By Katelynn Heugel, Staff Writer

There are many health benefits of dancing. It keeps you in shape, and helps with flexibility and endurance. But what other benefits could come out of dancing?

As an incoming first-year, I believed I had found my niche as a band kid, and that I had no other potential talents. I had gone through the past few years thinking that I could not dance, and when a friend invited me to a “surprise meeting,” I hoped to God that it would not involve dancing. When I showed up that Friday evening, as it turned out, the event was a swing dance lesson with the Let’s Dance Society.

The† Let’s Dance Society’s goal is to bring a diverse community of students together in a fun social setting. In addition to swing, the dancers have experimented in tango, salsa, merengue, cha-cha and lindy hop to shake things up.

Little did I know that walking into that room and taking my first rock step would change my life forever.

I admit that I went back to the lessons every week mainly because I had a small crush on the teacher, but the more I danced, the more I fell in love with it.† From lesson to lesson, I was encouraged by the veteran dancers of the Let’s Dance Society to keep dancing and develop my personal style.

This would soon become a lesson in self-esteem and confidence. I had always thought of myself as a pretty confident person, but whenever I danced in front of other people, my confidence level dropped.

I wasn’t willing to just go out there and express myself, and after almost two years I have finally come out of my shell on the dance floor.

This newfound confidence has spilled over into my social life, enabling me to talk to people who I would never have attempted to connect with before.

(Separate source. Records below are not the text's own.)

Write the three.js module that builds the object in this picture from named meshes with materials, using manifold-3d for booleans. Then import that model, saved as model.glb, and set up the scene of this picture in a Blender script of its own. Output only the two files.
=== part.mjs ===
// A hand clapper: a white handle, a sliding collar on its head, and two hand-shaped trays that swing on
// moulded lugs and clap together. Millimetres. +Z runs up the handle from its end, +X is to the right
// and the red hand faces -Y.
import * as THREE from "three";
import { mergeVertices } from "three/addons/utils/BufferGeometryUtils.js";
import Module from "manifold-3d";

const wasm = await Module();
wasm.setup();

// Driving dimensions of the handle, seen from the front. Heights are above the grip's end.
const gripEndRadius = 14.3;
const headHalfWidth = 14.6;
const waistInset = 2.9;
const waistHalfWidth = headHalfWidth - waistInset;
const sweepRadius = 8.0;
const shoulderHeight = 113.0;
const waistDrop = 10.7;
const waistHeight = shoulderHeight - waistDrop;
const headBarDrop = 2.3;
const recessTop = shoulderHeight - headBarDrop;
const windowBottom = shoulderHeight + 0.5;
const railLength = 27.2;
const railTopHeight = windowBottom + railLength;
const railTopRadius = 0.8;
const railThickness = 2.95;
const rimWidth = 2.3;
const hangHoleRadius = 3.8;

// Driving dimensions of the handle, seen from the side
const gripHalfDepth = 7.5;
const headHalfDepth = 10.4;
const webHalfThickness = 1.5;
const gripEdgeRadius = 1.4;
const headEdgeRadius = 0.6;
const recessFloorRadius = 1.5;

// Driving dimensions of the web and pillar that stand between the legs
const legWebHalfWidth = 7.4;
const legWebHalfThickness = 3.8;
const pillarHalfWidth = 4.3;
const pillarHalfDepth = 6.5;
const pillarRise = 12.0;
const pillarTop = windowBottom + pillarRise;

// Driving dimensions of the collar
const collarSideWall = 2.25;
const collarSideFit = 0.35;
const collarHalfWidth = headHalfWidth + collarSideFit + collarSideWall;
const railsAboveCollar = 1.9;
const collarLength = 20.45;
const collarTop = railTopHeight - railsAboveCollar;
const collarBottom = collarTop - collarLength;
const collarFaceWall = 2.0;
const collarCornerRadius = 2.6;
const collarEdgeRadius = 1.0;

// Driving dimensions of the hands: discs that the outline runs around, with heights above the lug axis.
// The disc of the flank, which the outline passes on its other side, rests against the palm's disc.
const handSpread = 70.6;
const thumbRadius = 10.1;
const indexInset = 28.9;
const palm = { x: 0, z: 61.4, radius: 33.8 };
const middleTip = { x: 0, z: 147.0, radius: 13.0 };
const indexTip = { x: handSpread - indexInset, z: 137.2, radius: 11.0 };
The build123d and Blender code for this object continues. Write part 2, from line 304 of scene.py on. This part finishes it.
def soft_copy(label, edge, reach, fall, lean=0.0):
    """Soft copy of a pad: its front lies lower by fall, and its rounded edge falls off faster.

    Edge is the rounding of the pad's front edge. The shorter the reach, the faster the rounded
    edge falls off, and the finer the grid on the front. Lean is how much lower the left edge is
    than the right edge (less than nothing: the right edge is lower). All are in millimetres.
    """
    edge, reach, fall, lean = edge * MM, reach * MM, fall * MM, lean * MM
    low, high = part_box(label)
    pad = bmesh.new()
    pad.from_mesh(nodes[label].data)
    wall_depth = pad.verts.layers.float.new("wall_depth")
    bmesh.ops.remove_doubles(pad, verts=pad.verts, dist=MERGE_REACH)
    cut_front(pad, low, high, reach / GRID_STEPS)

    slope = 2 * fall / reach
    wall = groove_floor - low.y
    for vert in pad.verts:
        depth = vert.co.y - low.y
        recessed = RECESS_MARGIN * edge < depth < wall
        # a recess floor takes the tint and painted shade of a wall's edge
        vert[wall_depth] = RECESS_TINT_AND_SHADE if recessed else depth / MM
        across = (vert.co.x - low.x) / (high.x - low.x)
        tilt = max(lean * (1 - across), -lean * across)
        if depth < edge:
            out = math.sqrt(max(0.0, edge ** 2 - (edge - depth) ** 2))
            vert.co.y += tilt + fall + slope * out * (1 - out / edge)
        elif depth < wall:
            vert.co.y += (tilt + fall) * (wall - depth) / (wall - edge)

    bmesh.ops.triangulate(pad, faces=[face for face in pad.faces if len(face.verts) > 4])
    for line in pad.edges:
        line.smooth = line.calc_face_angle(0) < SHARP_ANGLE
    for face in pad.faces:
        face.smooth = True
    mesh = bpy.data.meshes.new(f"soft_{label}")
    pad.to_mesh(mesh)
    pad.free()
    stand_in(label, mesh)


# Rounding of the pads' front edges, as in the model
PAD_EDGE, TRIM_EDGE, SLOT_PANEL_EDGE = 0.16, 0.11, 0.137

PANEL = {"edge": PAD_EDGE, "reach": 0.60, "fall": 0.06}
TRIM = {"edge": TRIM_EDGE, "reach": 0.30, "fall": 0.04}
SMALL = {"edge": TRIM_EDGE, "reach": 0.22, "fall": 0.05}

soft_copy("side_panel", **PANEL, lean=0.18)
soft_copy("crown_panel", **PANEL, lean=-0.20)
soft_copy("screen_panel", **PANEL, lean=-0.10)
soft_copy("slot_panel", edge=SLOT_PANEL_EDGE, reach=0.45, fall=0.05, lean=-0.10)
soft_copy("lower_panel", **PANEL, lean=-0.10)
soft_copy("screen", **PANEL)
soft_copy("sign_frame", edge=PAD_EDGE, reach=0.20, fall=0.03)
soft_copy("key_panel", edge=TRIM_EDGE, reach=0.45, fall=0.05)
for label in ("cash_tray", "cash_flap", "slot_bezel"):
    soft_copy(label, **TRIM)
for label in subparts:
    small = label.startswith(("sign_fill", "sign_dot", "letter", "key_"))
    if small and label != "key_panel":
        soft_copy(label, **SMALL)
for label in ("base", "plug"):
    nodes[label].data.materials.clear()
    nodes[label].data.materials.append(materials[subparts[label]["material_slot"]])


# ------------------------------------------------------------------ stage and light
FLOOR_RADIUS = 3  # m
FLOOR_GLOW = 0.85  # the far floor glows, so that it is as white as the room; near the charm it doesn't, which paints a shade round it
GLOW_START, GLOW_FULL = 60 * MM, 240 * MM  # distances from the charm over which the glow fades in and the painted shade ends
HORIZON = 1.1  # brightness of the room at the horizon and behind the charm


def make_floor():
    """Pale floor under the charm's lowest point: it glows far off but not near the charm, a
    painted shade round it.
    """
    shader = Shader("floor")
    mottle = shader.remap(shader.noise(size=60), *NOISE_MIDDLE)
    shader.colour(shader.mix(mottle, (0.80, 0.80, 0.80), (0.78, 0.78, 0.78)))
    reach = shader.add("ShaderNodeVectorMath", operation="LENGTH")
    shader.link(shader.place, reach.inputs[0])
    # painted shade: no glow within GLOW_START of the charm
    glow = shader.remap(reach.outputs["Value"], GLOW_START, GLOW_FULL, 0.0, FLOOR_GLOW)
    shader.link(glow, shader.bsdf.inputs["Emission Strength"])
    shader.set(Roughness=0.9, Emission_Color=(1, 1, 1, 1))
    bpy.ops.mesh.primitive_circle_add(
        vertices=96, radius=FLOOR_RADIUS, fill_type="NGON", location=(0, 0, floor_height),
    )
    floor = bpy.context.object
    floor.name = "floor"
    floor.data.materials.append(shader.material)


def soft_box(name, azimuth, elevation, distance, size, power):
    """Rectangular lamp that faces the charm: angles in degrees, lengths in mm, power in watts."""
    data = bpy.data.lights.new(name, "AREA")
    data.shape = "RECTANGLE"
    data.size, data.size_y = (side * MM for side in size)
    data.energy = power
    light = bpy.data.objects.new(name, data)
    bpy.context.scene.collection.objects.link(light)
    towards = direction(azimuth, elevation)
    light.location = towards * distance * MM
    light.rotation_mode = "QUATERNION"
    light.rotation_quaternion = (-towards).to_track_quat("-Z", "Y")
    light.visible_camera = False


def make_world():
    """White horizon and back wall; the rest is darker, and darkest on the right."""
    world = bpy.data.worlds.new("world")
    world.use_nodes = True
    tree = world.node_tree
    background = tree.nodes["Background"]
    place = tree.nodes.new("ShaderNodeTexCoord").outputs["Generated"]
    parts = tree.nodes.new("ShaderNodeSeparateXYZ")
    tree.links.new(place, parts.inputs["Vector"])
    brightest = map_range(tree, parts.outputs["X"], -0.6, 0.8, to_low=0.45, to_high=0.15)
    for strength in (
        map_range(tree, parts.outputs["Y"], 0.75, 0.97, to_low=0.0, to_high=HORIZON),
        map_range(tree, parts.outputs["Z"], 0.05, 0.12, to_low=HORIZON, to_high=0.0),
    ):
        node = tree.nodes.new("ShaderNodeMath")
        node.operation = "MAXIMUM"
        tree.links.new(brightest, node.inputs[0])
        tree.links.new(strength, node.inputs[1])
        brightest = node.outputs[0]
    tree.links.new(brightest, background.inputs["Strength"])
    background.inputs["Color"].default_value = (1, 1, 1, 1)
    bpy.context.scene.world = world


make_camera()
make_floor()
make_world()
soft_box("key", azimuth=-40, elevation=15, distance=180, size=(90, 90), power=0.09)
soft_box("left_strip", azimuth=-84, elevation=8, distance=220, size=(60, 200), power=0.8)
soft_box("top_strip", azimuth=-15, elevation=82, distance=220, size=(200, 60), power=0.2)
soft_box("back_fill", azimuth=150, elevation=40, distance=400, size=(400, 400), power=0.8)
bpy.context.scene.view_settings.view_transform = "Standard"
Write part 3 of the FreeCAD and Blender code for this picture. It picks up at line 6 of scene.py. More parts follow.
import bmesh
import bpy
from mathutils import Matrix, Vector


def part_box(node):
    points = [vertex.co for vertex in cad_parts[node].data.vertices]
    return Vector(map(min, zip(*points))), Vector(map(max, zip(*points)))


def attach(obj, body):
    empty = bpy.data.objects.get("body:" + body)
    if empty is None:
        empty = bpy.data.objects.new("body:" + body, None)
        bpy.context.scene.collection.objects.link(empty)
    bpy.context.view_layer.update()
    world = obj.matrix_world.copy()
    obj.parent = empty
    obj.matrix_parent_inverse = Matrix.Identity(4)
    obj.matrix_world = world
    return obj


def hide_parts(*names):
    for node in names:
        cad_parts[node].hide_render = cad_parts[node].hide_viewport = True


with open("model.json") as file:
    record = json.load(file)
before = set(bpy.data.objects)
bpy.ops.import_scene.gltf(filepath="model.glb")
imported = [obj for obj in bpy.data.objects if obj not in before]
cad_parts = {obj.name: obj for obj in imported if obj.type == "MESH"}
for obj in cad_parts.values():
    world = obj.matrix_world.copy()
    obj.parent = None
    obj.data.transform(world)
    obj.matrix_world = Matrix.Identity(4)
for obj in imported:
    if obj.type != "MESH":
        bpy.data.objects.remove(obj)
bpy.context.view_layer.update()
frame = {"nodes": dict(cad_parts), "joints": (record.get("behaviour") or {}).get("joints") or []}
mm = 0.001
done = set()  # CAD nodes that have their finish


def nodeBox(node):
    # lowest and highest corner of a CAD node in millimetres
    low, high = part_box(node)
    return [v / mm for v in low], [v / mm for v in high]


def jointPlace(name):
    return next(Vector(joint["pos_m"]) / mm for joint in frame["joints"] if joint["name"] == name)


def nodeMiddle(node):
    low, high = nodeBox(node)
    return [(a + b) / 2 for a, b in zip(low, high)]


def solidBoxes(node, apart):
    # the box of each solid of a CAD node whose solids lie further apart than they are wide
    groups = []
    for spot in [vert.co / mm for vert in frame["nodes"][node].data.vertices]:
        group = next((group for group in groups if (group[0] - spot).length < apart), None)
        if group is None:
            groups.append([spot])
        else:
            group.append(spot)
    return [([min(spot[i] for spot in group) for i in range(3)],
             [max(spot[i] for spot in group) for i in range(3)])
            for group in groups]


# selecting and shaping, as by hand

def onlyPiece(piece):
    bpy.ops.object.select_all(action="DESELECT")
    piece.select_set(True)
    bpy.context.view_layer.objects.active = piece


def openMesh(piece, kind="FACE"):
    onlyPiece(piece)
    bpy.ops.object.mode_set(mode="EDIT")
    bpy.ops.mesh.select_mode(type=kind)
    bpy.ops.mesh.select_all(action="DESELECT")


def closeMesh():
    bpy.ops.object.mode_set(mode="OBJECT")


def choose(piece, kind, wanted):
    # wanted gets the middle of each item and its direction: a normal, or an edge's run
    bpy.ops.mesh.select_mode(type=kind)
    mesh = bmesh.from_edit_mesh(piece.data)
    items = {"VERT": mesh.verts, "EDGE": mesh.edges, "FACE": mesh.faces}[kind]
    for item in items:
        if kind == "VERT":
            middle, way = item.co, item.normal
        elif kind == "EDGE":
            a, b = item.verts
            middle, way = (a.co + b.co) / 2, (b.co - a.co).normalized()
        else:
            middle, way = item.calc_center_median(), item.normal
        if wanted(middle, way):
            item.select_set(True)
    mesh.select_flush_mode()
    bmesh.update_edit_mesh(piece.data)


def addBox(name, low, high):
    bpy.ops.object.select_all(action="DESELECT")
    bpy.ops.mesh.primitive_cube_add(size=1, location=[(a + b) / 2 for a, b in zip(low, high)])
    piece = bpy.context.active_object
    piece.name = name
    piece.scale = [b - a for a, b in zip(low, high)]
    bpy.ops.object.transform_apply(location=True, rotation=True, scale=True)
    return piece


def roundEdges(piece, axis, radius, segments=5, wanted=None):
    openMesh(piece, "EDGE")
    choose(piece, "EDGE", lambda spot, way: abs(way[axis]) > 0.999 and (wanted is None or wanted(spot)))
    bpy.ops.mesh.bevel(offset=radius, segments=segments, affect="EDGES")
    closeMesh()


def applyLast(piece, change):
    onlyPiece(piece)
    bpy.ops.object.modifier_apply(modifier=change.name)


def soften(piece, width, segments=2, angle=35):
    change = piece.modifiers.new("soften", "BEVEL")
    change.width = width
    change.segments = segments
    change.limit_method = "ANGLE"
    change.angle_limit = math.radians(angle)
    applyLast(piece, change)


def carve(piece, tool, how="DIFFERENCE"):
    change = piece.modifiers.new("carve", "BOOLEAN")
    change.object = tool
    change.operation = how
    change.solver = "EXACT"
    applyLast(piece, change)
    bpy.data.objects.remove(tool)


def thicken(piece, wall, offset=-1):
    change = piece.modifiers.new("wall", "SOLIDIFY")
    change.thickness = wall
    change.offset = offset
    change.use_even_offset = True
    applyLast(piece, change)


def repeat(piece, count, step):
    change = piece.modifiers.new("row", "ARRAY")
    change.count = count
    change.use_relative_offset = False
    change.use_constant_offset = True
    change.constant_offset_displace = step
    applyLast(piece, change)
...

When you partake in social dancing, you have to be willing to dance with and meet new people. The people that you dance with may be more or less advanced than you, but you never really know until that moment when you begin dancing, and as a couple, you click.

This past summer I truly began “social dancing.” I went out and danced with people whom I had never met before, and they are now the people with whom I have some of the best dancing connections.

When I first started dancing, I only wanted to do so with people that I knew — my boyfriend and other people in the Let’s Dance Society. I was self-conscious, and felt that I probably shouldn’t waste other people’s time.

I later learned that expanding my dance partner repertoire would help me gain dance experience, build friendships, learn new moves and heal broken hearts.

That same summer, I experienced an unexpected break up. All I wanted to do was stay inside and remain alone, but one of my friends convinced me to go out dancing with him as a pick-me-up. This was one of the best choices of my summer.

The venue we attended not only hosted swing dancing, but it also had late night blues dancing, which is a much more intimate form of social dancing and feels like falling in love over and over again.

At the end of the night a refreshed, independent feeling came over me.

If you are ever suffering of a broken heart, or any type of sadness for that matter, try blues dancing. All of your woes will be forgotten and swept away with the flowing beats of the blues while you’re held close by your dance partner.† The connections that a social dancer feels with other dancers cannot be described as anything but physical and emotional.

As both dancers must equally share a give-and-take physicality, they also share the enjoyment and emotions of each song and dance through one another.

The Let’s Dance Society can open up a new outlet for personal expression, a way to meet new friends and a way to find yourself.

Dancing has affected me in ways that I never thought possible.

If you’re feeling blue, or just want to expand your comfort zone in a new way, know that the Let’s Dance Society is there for you.